Still, estimates that Mao’s proletarian utopia cost 40 to 70 million lives are close to the fatalities Mao envisaged in 1948, when he noted “one-tenth of the peasants”, or about 50 million of 500 million people, “would have to be destroyed” to facilitate agrarian reform. The Communist Party Central Committee estimated in 1948 that 30 million landlords and rich peasants would be eliminated.
Mao’s instructions on managing real and imagined political opponents circulated globally from 1964, when the Chinese People’s Liberation Army published 200 Quotations from Chairman Mao in a red vinyl-covered book. Among them was: “Every Communist must grasp the truth: Political power grows out of the barrel of a gun.”
Two years later, after a meeting of China’s 25 Politburo members, Mao released the May 16 Notification, implying enemies of the Communist cause had infiltrated China’s Communist Party.
The first target in Mao’s campaign to oust opponents was Beijing mayor Peng Zhen. Although part of the 1949 Communist Revolution, Peng’s relationship with Mao soured after the disastrous Great Leap Forward from 1958.
Mao’s Leap to modernise agriculture and industry forced peasants into 5000-strong communes, organised through decentralised ideologically suitable committees, to make steel in backyard furnaces. Mass diversion of farm labour into small industry was disastrous for agriculture, exacerbated by three years of natural calamities. Some 20 million people died, mainly from starvation, between 1959 and 1962.
Peng sided with Communist Secretary General Deng Xiaoping to blame the famine on Mao’s poor management. Deng dropped Great Leap ideology in favour of economic management. Mao interpreted generally favourable reactions to Deng’s economic reforms as a loss of prestige.
In January 1965, the Politburo made Peng head of the Five Man Group to correct anti-socialist ideas in art and literature. Peng, unlike Mao, did not consider dissenting cultural ideas a government matter, arguing they needed academic debate to “seek facts from truth”. The Group was replaced in May 1966, when Peng was purged and later harassed by Red Guards.

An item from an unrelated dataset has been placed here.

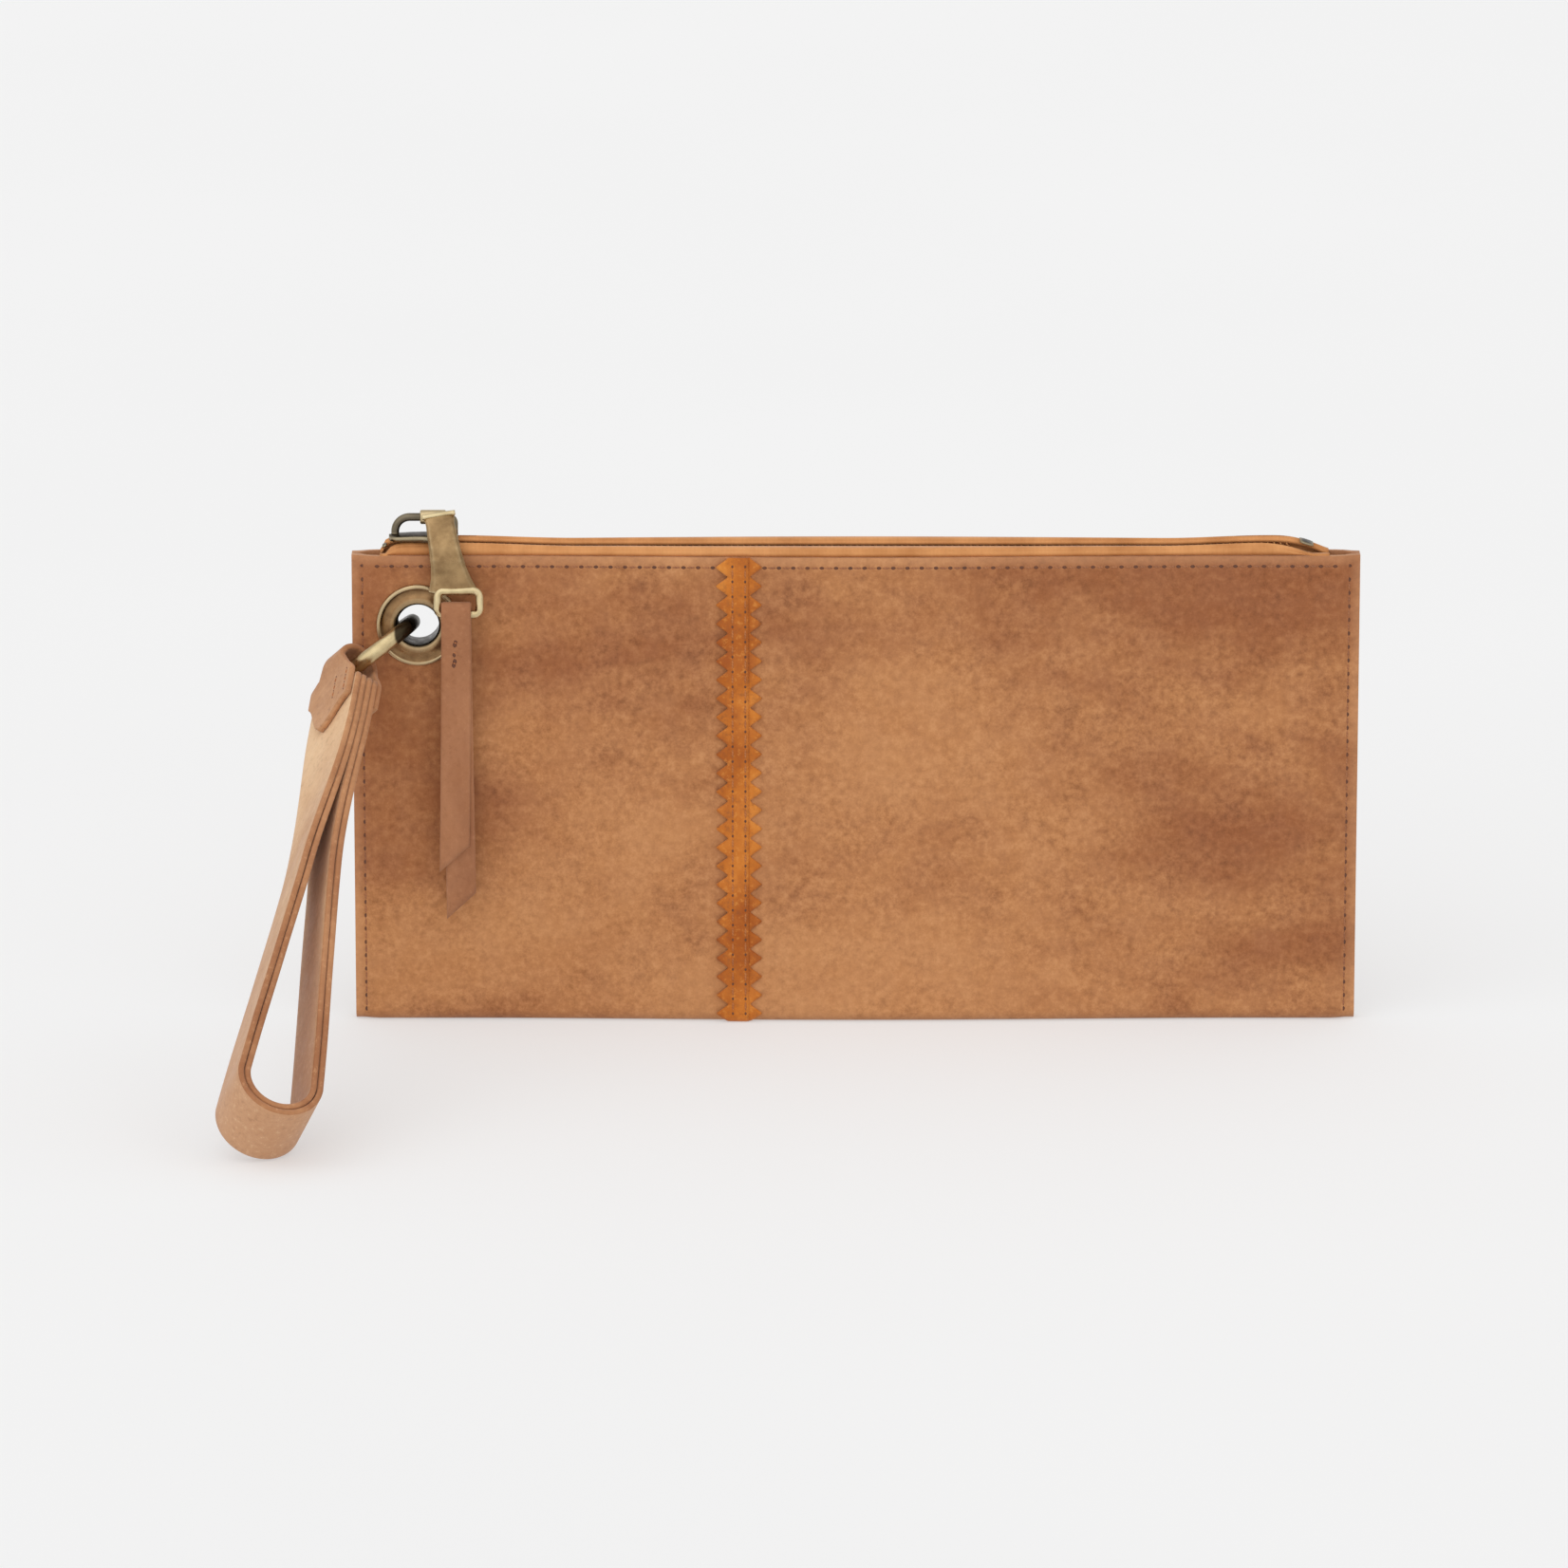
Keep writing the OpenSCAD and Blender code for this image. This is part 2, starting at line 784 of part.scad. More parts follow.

Launching his Cultural Revolution, Mao encouraged the masses to root out right-wing capitalists who had “infiltrated the party”. Mao’s notice warned against class enemies who “wave the red flag to oppose the red flag”, advising the only way to identify them was through “the telescope and microscope of Mao Tse-tung Thought”.
Mao’s ally, Defence Minister Lin Biao, on May 18, 1966, permitted violence while seizing “sources of production” from “landlords”. Lin called for destruction of traditional beliefs, customs and thinking, while Mao’s wife Jiang Qing identified ideological errors in feature films.
The Cultural Revolution first concentrated on schools after Communist leaders proclaimed some Chinese educators belonged to exploiting classes and were poisoning students with capitalist ideology. Middle school and university student rebels in Beijing adopted traditions of the 1949 Revolution and began calling themselves Red Guards, the soldiers fighting to protect the Revolution and Mao thought.
Donning old revolutionary uniforms with red arm-bands, they brought chaos to classrooms as informal courts identified teachers and lecturers as bad elements.
With Deng denounced, student rebels forced his eldest son out a window, leaving him paralysed. Beijing street and shop names changed: Blue Sky Clothes Store became Defending Mao Zedong Clothes Store, Cai E Road became Red Guard Road.
“We hail the proletarian revolutionary rebel spirit of young Red Guard fighters,” a newspaper wrote in June 1966. “Chairman Mao has said: ‘In the last analysis, all truths of Marxism can be summed up in one sentence: To rebel is justified’.”
As the Cultural Revolution gained momentum, by 1976 Tibetan monasteries were destroyed and countless people classified as evil elements were tortured and killed.
“A revolution is not a dinner party ... or doing embroidery,” Mao advised. “A revolution is an insurrection, an act of violence by which one class overthrows another.”